The Bulldog has become an underdog. (No one would ever accuse me of having good taste.)

Over the course of the 2025 season, I developed a strange soft spot for the guy who kept stepping in as the need arose. He started, he relieved, he put his body out there whenever he was called upon, and in a period when eating innings was at a premium, he ground it out to the best of his abilities. The hard part was that it wasn’t always (often? mostly? usually?) enough. I watched his starts and remembered filling the gaping pushpin holes in my postgrad apartment in Fremont, when I hadn’t bought a putty knife and was left to smear spackle on the walls like finger-paint. It mostly got the job done, but it didn’t look very good and in some instances the dried rubble left behind was worse than the original holes. There were periods of promise in Hancock’s 2025 performance: He maintained a higher velocity over extended periods of time, he debuted a pair of new pitches – a sweeper and cutter, and he stayed healthy. But none of it made a demonstrable difference.

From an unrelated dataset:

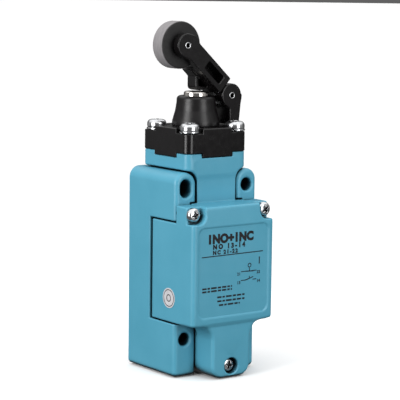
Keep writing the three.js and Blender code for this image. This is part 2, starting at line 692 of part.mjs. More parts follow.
add("roller_rivet", hollowRivet(ROLLER.back, CHEEK.front, ROLLER.x, ROLLER.z), zinc);
add("pivot_rivet", hollowRivet(EAR.back, CHEEK.front, PIVOT.x, PIVOT.z), zinc);

// ---------------------------------------------------------------- contact block

function contactBlock() {
  const { half, back, front, bottom, top } = BLOCK;
  const { half: room, front: roomFront, bottom: floor, top: ceiling } = BLOCK_CAVITY;
  const lugs = SIDES.map((side) => {
    const [inner, outer] = [side * (half - 1), side * 16.4].sort((a, b) => a - b);
    return box([inner, outer], [back - 1.7, back + 1], [LUG.z - 3, LUG.z + 3]);
  });
  const lugHoles = SIDES.map((side) => rod(LUG.holeRadius, 0, back + 3, side * LUG.x, LUG.z, 14));
  const strips = [NORMALLY_CLOSED, NORMALLY_OPEN].flatMap(({ stripLow }) =>
    SIDES.map((side) => {
      const { inner, outer, thickness } = CONTACT_STRIP;
      const [left, right] = [side * (inner - 0.2), side * (outer + 0.2)].sort((a, b) => a - b);
      return box([left, right], [roomFront - 1, front + 1], [stripLow - 0.2, stripLow + thickness + 0.2]);
    }),
  );
  const screwHoles = [NORMALLY_CLOSED, NORMALLY_OPEN].flatMap(({ stripLow }) =>
    SIDES.map((side) =>
      rod(TERMINAL.holeRadius, roomFront + 2, front + 1, side * TERMINAL.x, stripLow - TERMINAL.drop, 14),
    ),
  );
  const barrier = box([-1, 1], [front - 1, front + 6], [bottom + 1, top - 1]);
  const shell = union([box([-half, half], [back, front], [bottom, top]), ...lugs, barrier]);
  return cut(shell, [
    box([-room, room], [back - 1, roomFront], [floor, ceiling]),
    post(2.6, ceiling - 1, top + 1, 0, AXIS_DEPTH, 20),
    ...lugHoles,
    ...strips,
    ...screwHoles,
  ]);
}

add("contact_block", contactBlock(), moulding);
add("contact_block_cover", box([-11, 11], [3.2, 4.8], [BLOCK.bottom, BLOCK.top]), moulding);

function contactCarrier() {
  const { bridgeLow: closed } = NORMALLY_CLOSED;
  const { bridgeLow: open } = NORMALLY_OPEN;
  const stem = box([-2.2, 2.2], [AXIS_DEPTH - 3, AXIS_DEPTH + 3], [-9, 9.7]);
  const button = post(2, 9.5, 13.3, 0, AXIS_DEPTH, 20);
  const windows = [closed, open].map((low) =>
    box([-3, 3], [AXIS_DEPTH - 1.8, AXIS_DEPTH + 1.8], [low - 0.3, low + 1.1]),
  );
  return cut(stem.add(button), windows);
}

add("contact_carrier", contactCarrier(), white);

function bridge(low) {
  return box([-8.6, 8.6], [AXIS_DEPTH - 1.5, AXIS_DEPTH + 1.5], [low, low + 0.8]);
}

add("contact_bridge_closed", bridge(NORMALLY_CLOSED.bridgeLow), brass);
add("contact_bridge_open", bridge(NORMALLY_OPEN.bridgeLow), brass);
add("contact_spring", spring(CONTACT_SPRING), zinc);

// A fixed contact: a strip from the moving bridge to a tab on the front of the block.
function fixedContact(side, low) {
  const { inner, outer, thickness } = CONTACT_STRIP;
  const [left, right] = [side * inner, side * outer].sort((a, b) => a - b);
  const { x, half, drop, holeRadius } = TERMINAL;
  const tabZ = [low - drop - half, low + thickness];
  const strip = box([left, right], [AXIS_DEPTH - 1.8, BLOCK.front + 0.5], [low, low + thickness]);
  const tab = box([side * x - half, side * x + half], [BLOCK.front + 0.15, BLOCK.front + 1], tabZ);
  return strip.add(tab).subtract(rod(holeRadius, BLOCK.front, BLOCK.front + 3, side * x, low - drop, 14));
}

// Terminals: the strip's tab, a square clamp and a screw that faces forward
const terminalScrew = panScrew({ headRadius: 2.7, headHeight: 1.9, shankRadius: 1.4 }, 6);
const wireClamp = geometryOf(
  box([-3, 3], [-3, 3], [0, 0.8]).subtract(post(1.6, -1, 2, 0, 0, 14)),
);
const TERMINALS = [
  ["13", -1, NORMALLY_OPEN.stripLow],
  ["14", 1, NORMALLY_OPEN.stripLow],
  ["21", -1, NORMALLY_CLOSED.stripLow],
  ["22", 1, NORMALLY_CLOSED.stripLow],
];
for (const [number, side, low] of TERMINALS) {
  const [x, z] = [side * TERMINAL.x, low - TERMINAL.drop];
  add(`fixed_contact_${number}`, fixedContact(side, low), brass);
  facingForward(add(`wire_clamp_${number}`, wireClamp, zinc), x, BLOCK.front + 1.15, z);
  facingForward(add(`terminal_screw_${number}`, terminalScrew, zinc), x, BLOCK.front + 2.1, z);
}

const blockScrew = panScrew({ headRadius: 1.9, headHeight: 1.4, shankRadius: 1.1 }, 2.4);
SIDES.forEach((side, index) => {
  facingForward(add(`block_screw_${index + 1}`, blockScrew, zinc), side * LUG.x, BLOCK.back + 1.1, LUG.z);
});

const groundScrew = panScrew({ headRadius: 3, headHeight: 2, shankRadius: 1.7 }, 0.4);
facingForward(add("ground_screw", groundScrew, zinc), 0, BACK_WALL + 0.5, -27);

// ---------------------------------------------------------------- label

const LABEL = { depth: 28.5, z: -13.4, radius: 4, thickness: 0.15 };
const disk = new THREE.CylinderGeometry(LABEL.radius, LABEL.radius, LABEL.thickness, 32);
const label = add("side_label", disk, white);
label.rotation.z = Math.PI / 2;
label.position.set(-HALF_WIDTH - LABEL.thickness / 2 - 0.01, -LABEL.depth, LABEL.z);

export default limitSwitch;
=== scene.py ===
"""A heavy-duty limit switch with a top roller lever head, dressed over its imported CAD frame.

Castings and mouldings are solids given by distance formulas in millimetres, with x to the right,
d the depth forward from the mounting face and z up. Turned pieces are profiles spun about an axis.
"""

import json
import math

import bmesh
import bpy
import numpy as np
from mathutils import Matrix, Quaternion, Vector


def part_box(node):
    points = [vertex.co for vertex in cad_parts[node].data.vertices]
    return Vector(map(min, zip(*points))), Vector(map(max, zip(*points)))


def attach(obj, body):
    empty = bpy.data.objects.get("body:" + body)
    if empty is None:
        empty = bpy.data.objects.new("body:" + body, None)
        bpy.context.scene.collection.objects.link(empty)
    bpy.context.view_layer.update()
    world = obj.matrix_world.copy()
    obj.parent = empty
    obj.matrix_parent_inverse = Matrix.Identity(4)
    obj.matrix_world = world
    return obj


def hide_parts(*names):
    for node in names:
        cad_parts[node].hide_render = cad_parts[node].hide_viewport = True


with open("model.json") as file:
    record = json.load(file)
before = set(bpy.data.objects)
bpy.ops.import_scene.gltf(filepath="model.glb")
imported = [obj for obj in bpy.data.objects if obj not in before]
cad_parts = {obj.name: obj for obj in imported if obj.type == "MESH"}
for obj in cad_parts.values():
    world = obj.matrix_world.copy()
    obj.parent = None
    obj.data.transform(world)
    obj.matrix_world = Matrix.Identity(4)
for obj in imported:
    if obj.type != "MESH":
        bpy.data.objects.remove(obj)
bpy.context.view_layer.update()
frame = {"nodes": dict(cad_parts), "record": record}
MM = 0.001


def extent(node):
    """A CAD node's (low, high) along x, depth and z, in millimetres."""
    low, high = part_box(node)
    return (low.x / MM, high.x / MM), (-high.y / MM, -low.y / MM), (low.z / MM, high.z / MM)


# ---------------------------------------------------------------- places read from the frame

(_, HALF_WIDTH), (_, BASE_FRONT), (BOTTOM, SHOULDER) = extent("base_housing")
_, (_, COVER_FRONT), (_, NECK_TOP) = extent("front_housing")
_, (HEAD_BACK, HEAD_FRONT), _ = extent("head_gasket")
AXIS = (HEAD_BACK + HEAD_FRONT) / 2
(ROLLER_LEFT, ROLLER_RIGHT), (ROLLER_BACK, ROLLER_FRONT), (ROLLER_LOW, ROLLER_TOP) = extent("roller")
ROLLER_X, ROLLER_Z = (ROLLER_LEFT + ROLLER_RIGHT) / 2, (ROLLER_LOW + ROLLER_TOP) / 2
ROLLER_RADIUS = (ROLLER_TOP - ROLLER_LOW) / 2
(PIVOT_LEFT, PIVOT_RIGHT), _, (PIVOT_LOW, PIVOT_HIGH) = extent("pivot_rivet")
PIVOT_X, PIVOT_Z = (PIVOT_LEFT + PIVOT_RIGHT) / 2, (PIVOT_LOW + PIVOT_HIGH) / 2
_, (LEVER_BACK, LEVER_FRONT), _ = extent("lever")
_, _, (_, TURRET_TOP) = extent("guide_turret")
_, _, (PLUNGER_LOW, PLUNGER_TOP) = extent("plunger")

# ---------------------------------------------------------------- driving dimensions, millimetres

# Mounting holes (the upper left one is a slot), and the planes where the two housings part.
MOUNT_X, MOUNT_Z, MOUNT_RADIUS, SLOT_TRAVEL = 15, 30, 2.65, 1
PARTING_BASE, PARTING_FRONT = 15, 16.6
NOTCH_LOW, NOTCH_HIGH = -23.6, 17.5

# Hollows of the base: contact chamber, way down for the wires, conduit entry.
BACK_WALL, WALL, EAR_INNER = 3, 2.6, 5
CHAMBER, CHAMBER_LOW, CHAMBER_HIGH = 16.8, -20, 13.8
WIRE_WAY, WIRE_WAY_FRONT = 9, 22
CONDUIT_DEPTH, CONDUIT_RADIUS, CONDUIT_TOP, THREAD_DEPTH = 12.6, 9.3, -35, 0.6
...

Hancock is a perfect case study for all that is exciting and aggravating in our ever-growing understanding of pitching. When he was drafted in 2020, his four-seamer drew comparisons to Justin Verlander, with a tantalizingly high spin rate. Now, it’s more akin to George Kirby’s, but without that career-altering command. We’ve learned that there’s more to spin rate than a pitch’s RPMs; Hancock’s arm angle and release point, coupled with that high spin rate, actually produce an impressively flat fastball, that spirals right over the heart of the plate. You watch Hancock pitch with his lanky body and smooth movement, and it’s maddening! Why is the person who was supposed to pitch well faring so poorly? Why can’t he fix things – his release point, the shape of his sweeper, anything – and become better? It feels like success should be right there on the horizon, but it keeps disappearing as you approach. There’s nothing lurking in the tapes, no hidden gems on Baseball Savant or secret tips buried within FanGraphs – I even asked former pitcher and fellow writer John Trupin, who shrugged and said, “All his pitches are just kind of fine.” That’s the type of analysis y’all pay the big bucks for. But truly, that does seem to be it and, unfortunately, fine just doesn’t cut it in the bigs.

2026 is Hancock’s Golden Baseball Season: His age 26 season as #26, made all the more powerful by the propitious alignment of the calendar year. Left with no other options, perhaps this fateful numerology will be the key to Hancock finding big league success (whether that’s with the Mariners or a change of scenery). It certainly can’t hurt.